**Task:**
Write the material out again, line by line, exactly as it is.
____
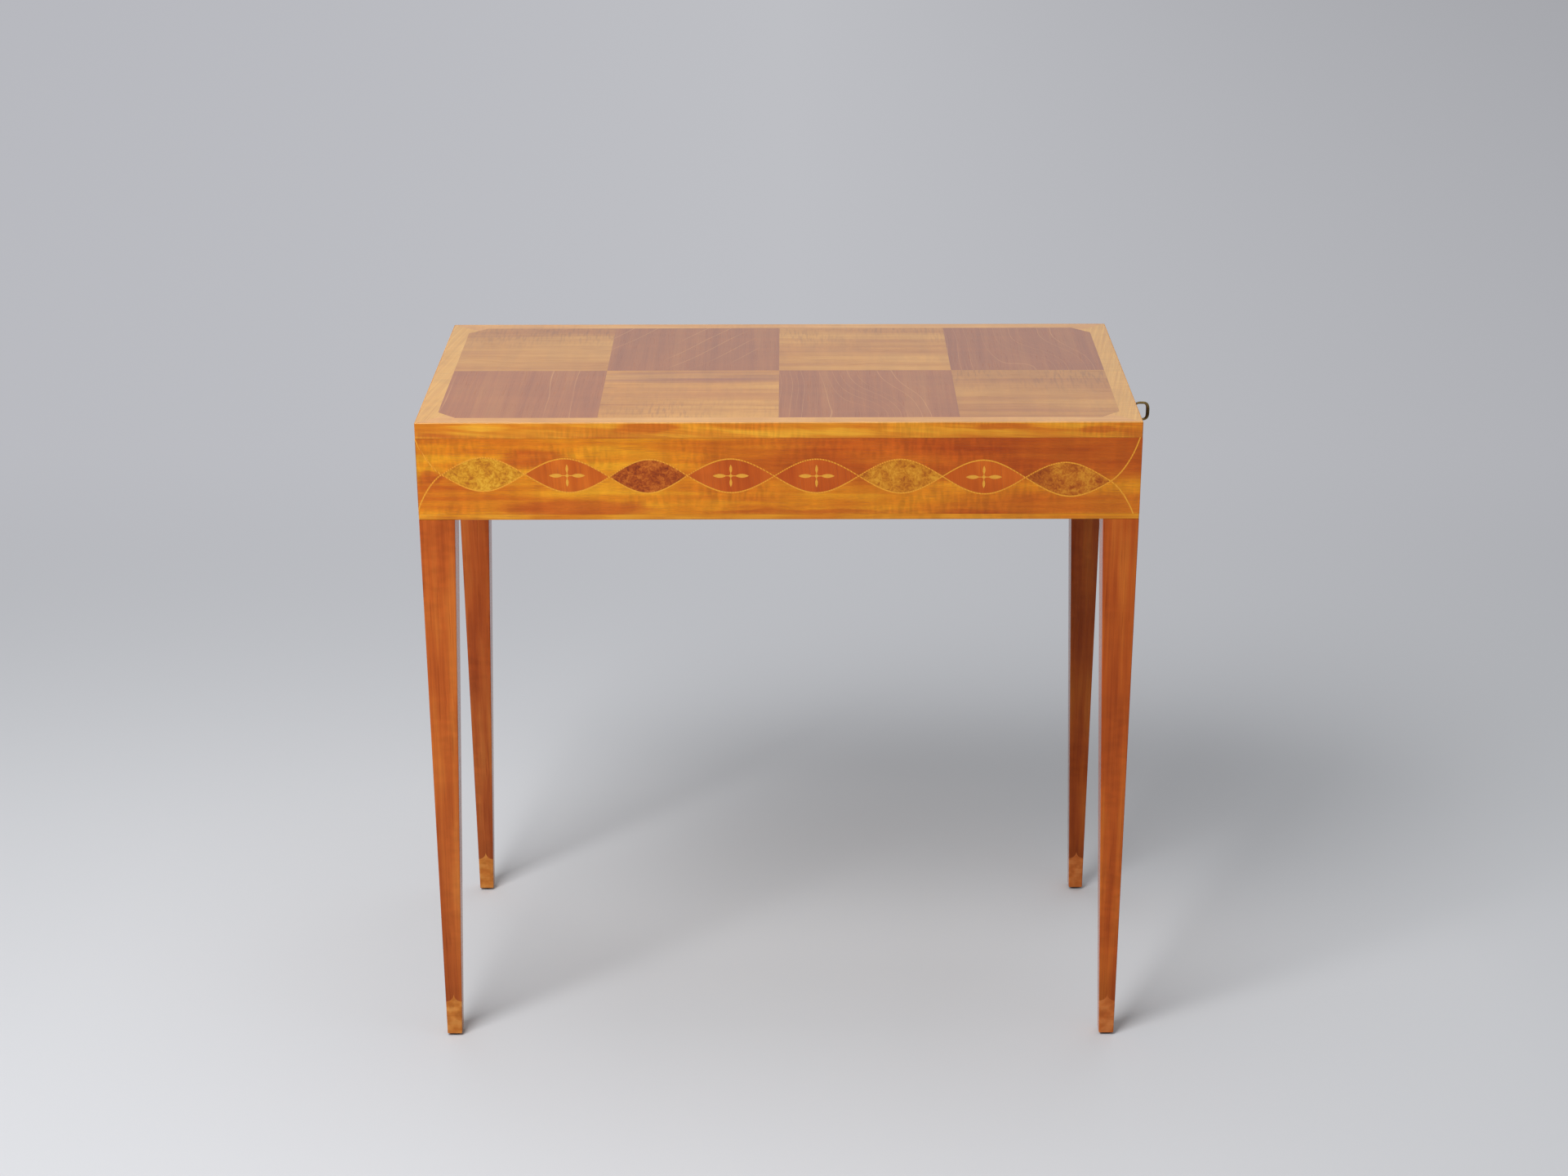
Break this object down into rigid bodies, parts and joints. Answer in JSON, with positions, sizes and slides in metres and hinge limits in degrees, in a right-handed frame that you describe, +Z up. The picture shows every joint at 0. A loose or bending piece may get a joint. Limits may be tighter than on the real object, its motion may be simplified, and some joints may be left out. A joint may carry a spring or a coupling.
{
  "type": "chess table",
  "caption": "Narrow inlaid chess table on tapered legs, with a lockable drawer for the men in its right-hand end.",
  "frame": {"origin": "on the floor, under the middle of the whole object's box; the table itself is centred 16.5 mm towards -X, because the key stands out on +X", "axes": "+X along the table towards the drawer end, +Y towards the back, +Z up"},
  "size_m": [0.833, 0.4, 0.768],
  "materials": {
    "leg_mahogany": "glossy varnish",
    "shoe_veneer": "glossy varnish",
    "glide_plastic": "matt black",
    "screw_steel": "plain",
    "key_brass": "aged",
    "lock_brass": "satin",
    "crossbanding": "glossy varnish, figured crosswise",
    "frame_veneer": "glossy varnish",
    "light_veneer": "glossy varnish, rippled",
    "dark_veneer": "glossy varnish",
    "field_veneer": "glossy varnish, figured",
    "boxwood": "glossy varnish",
    "burl_veneer": "glossy varnish, burled",
    "lens_veneer": "glossy varnish",
    "strip_wood": "glossy varnish",
    "plywood": "plain",
    "carcass_wood": "waxed"
  },
  "bodies": {
    "case": {"back_rail": "carcass_wood", "border_back": "frame_veneer", "border_front": "frame_veneer", "border_left": "frame_veneer", "border_right": "frame_veneer", "bottom_panel": "plywood", "burl_lenses_back": "burl_veneer", "burl_lenses_front": "burl_veneer", "cross_bearer": "carcass_wood", "cross_lenses_back": "lens_veneer", "cross_lenses_front": "lens_veneer", "dark_squares": "dark_veneer", "drawer_rail": "carcass_wood", "edge_band_back": "crossbanding", "edge_band_front": "crossbanding", "edge_band_left": "crossbanding", "edge_band_right": "crossbanding", "field_veneer_back": "field_veneer", "field_veneer_front": "field_veneer", "field_veneer_left": "field_veneer", "front_rail": "carcass_wood", "kickers": "carcass_wood", "left_end_rail": "carcass_wood", "leg_back_left": "leg_mahogany", "leg_back_right": "leg_mahogany", "leg_front_left": "leg_mahogany", "leg_front_right": "leg_mahogany", "leg_glides": "glide_plastic", "leg_screws": "screw_steel", "leg_shoes": "shoe_veneer", "lenses_left": "lens_veneer", "light_squares": "light_veneer", "runner_back": "carcass_wood", "runner_front": "carcass_wood", "strike_plate": "lock_brass", "stringing_back": "boxwood", "stringing_front": "boxwood", "stringing_left": "boxwood", "strip_back": "strip_wood", "strip_front": "strip_wood", "strip_left": "strip_wood", "strip_right": "strip_wood", "top_core": "carcass_wood", "top_screws": "screw_steel"},
    "drawer": {"drawer_front": "carcass_wood", "drawer_side_front": "carcass_wood", "drawer_side_back": "carcass_wood", "drawer_back": "carcass_wood", "drawer_bottom": "plywood", "drawer_divider": "carcass_wood", "field_veneer_drawer": "field_veneer", "stringing_drawer": "boxwood", "lenses_drawer": "lens_veneer", "lock_case": "lock_brass", "lock_screws": "screw_steel", "escutcheon": "lock_brass"},
    "key": {"key": "key_brass"},
    "bolt": {"lock_bolt": "lock_brass"}
  },
  "joints": [
    {"name": "drawer_slide", "type": "slide", "parent": "case", "child": "drawer", "axis": [1, 0, 0], "range_m": [0, 0.32]},
    {"name": "key_turn", "type": "hinge", "parent": "drawer", "child": "key", "pos_m": [0.3835, 0, 0.718], "axis": [1, 0, 0], "range_deg": [0, 180]},
    {"name": "bolt_rise", "type": "slide", "parent": "drawer", "child": "bolt", "axis": [0, 0, 1], "range_m": [0, 0.007]}
  ],
  "couplings": [
    {"joint": "bolt_rise", "follows": "key_turn", "m_per_rad": 0.0022}
  ]
}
____
**Worked answer:**
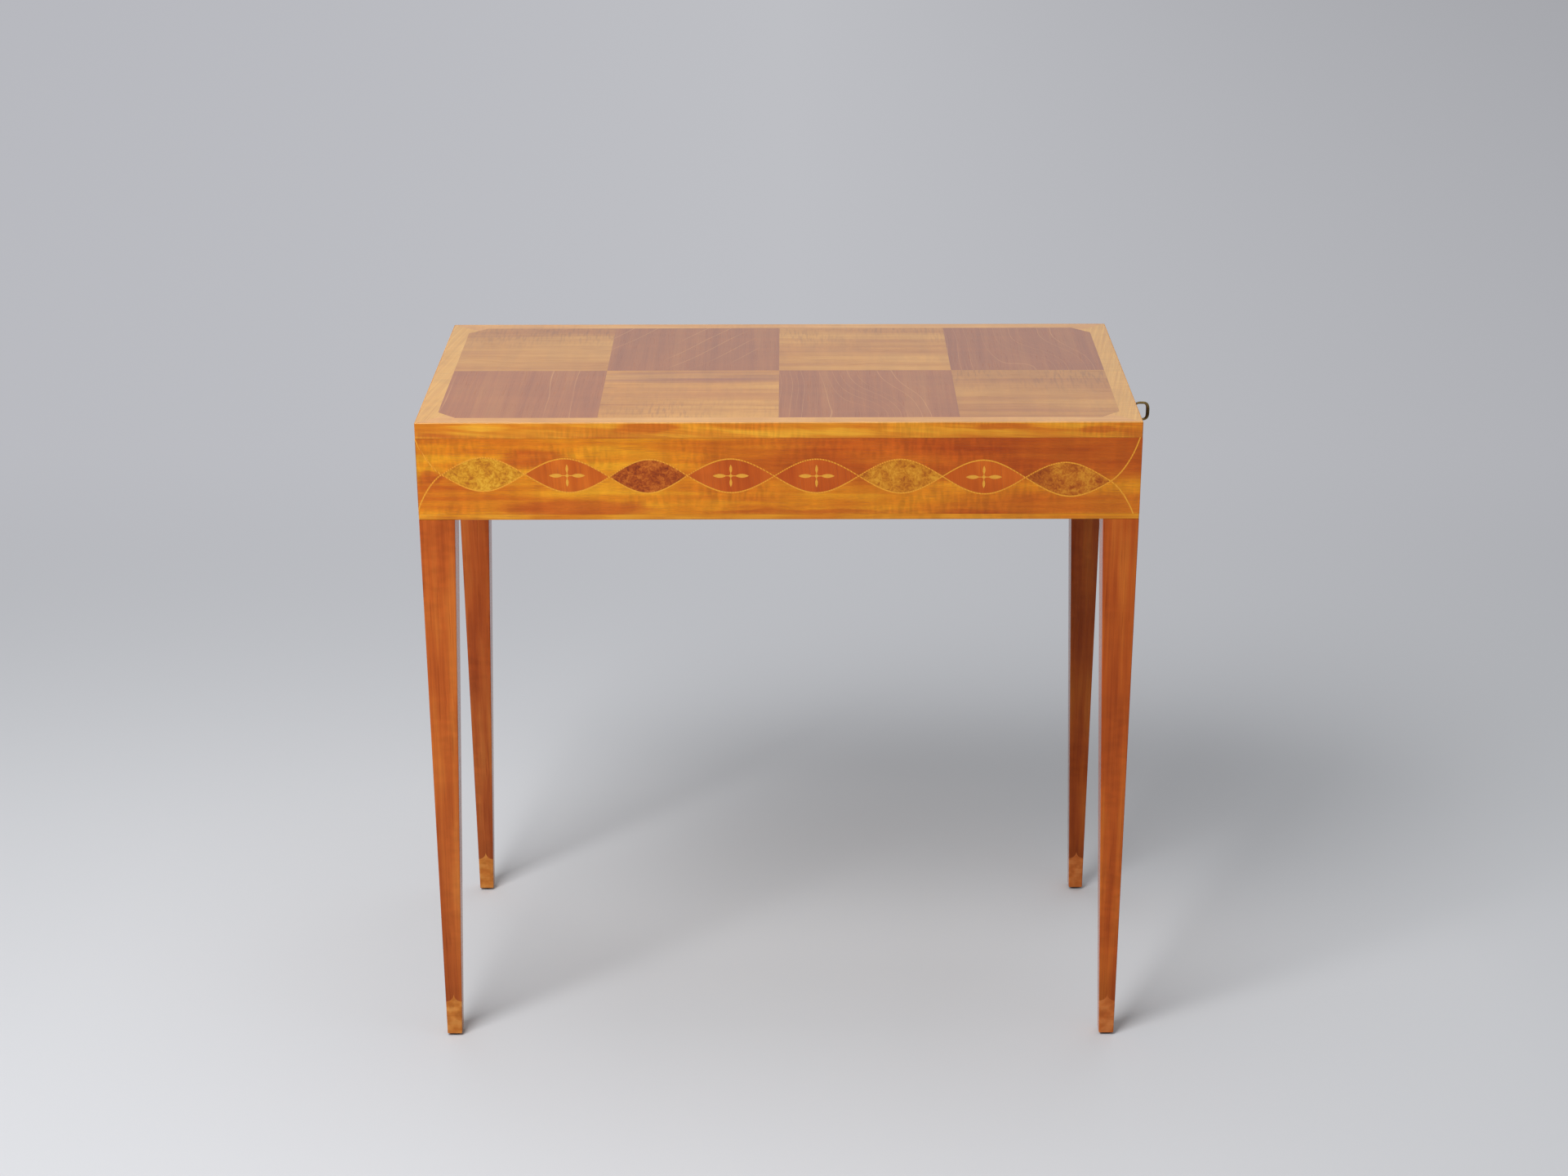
Break this object down into rigid bodies, parts and joints. Answer in JSON, with positions, sizes and slides in metres and hinge limits in degrees, in a right-handed frame that you describe, +Z up. The picture shows every joint at 0. A loose or bending piece may get a joint. Limits may be tighter than on the real object, its motion may be simplified, and some joints may be left out. A joint may carry a spring or a coupling.
{
  "type": "chess table",
  "caption": "Narrow inlaid chess table on tapered legs, with a lockable drawer for the men in its right-hand end.",
  "frame": {"origin": "on the floor, under the middle of the whole object's box; the table itself is centred 16.5 mm towards -X, because the key stands out on +X", "axes": "+X along the table towards the drawer end, +Y towards the back, +Z up"},
  "size_m": [0.833, 0.4, 0.768],
  "materials": {
    "leg_mahogany": "glossy varnish",
    "shoe_veneer": "glossy varnish",
    "glide_plastic": "matt black",
    "screw_steel": "plain",
    "key_brass": "aged",
    "lock_brass": "satin",
    "crossbanding": "glossy varnish, figured crosswise",
    "frame_veneer": "glossy varnish",
    "light_veneer": "glossy varnish, rippled",
    "dark_veneer": "glossy varnish",
    "field_veneer": "glossy varnish, figured",
    "boxwood": "glossy varnish",
    "burl_veneer": "glossy varnish, burled",
    "lens_veneer": "glossy varnish",
    "strip_wood": "glossy varnish",
    "plywood": "plain",
    "carcass_wood": "waxed"
  },
  "bodies": {
    "case": {"back_rail": "carcass_wood", "border_back": "frame_veneer", "border_front": "frame_veneer", "border_left": "frame_veneer", "border_right": "frame_veneer", "bottom_panel": "plywood", "burl_lenses_back": "burl_veneer", "burl_lenses_front": "burl_veneer", "cross_bearer": "carcass_wood", "cross_lenses_back": "lens_veneer", "cross_lenses_front": "lens_veneer", "dark_squares": "dark_veneer", "drawer_rail": "carcass_wood", "edge_band_back": "crossbanding", "edge_band_front": "crossbanding", "edge_band_left": "crossbanding", "edge_band_right": "crossbanding", "field_veneer_back": "field_veneer", "field_veneer_front": "field_veneer", "field_veneer_left": "field_veneer", "front_rail": "carcass_wood", "kickers": "carcass_wood", "left_end_rail": "carcass_wood", "leg_back_left": "leg_mahogany", "leg_back_right": "leg_mahogany", "leg_front_left": "leg_mahogany", "leg_front_right": "leg_mahogany", "leg_glides": "glide_plastic", "leg_screws": "screw_steel", "leg_shoes": "shoe_veneer", "lenses_left": "lens_veneer", "light_squares": "light_veneer", "runner_back": "carcass_wood", "runner_front": "carcass_wood", "strike_plate": "lock_brass", "stringing_back": "boxwood", "stringing_front": "boxwood", "stringing_left": "boxwood", "strip_back": "strip_wood", "strip_front": "strip_wood", "strip_left": "strip_wood", "strip_right": "strip_wood", "top_core": "carcass_wood", "top_screws": "screw_steel"},
    "drawer": {"drawer_front": "carcass_wood", "drawer_side_front": "carcass_wood", "drawer_side_back": "carcass_wood", "drawer_back": "carcass_wood", "drawer_bottom": "plywood", "drawer_divider": "carcass_wood", "field_veneer_drawer": "field_veneer", "stringing_drawer": "boxwood", "lenses_drawer": "lens_veneer", "lock_case": "lock_brass", "lock_screws": "screw_steel", "escutcheon": "lock_brass"},
    "key": {"key": "key_brass"},
    "bolt": {"lock_bolt": "lock_brass"}
  },
  "joints": [
    {"name": "drawer_slide", "type": "slide", "parent": "case", "child": "drawer", "axis": [1, 0, 0], "range_m": [0, 0.32]},
    {"name": "key_turn", "type": "hinge", "parent": "drawer", "child": "key", "pos_m": [0.3835, 0, 0.718], "axis": [1, 0, 0], "range_deg": [0, 180]},
    {"name": "bolt_rise", "type": "slide", "parent": "drawer", "child": "bolt", "axis": [0, 0, 1], "range_m": [0, 0.007]}
  ],
  "couplings": [
    {"joint": "bolt_rise", "follows": "key_turn", "m_per_rad": 0.0022}
  ]
}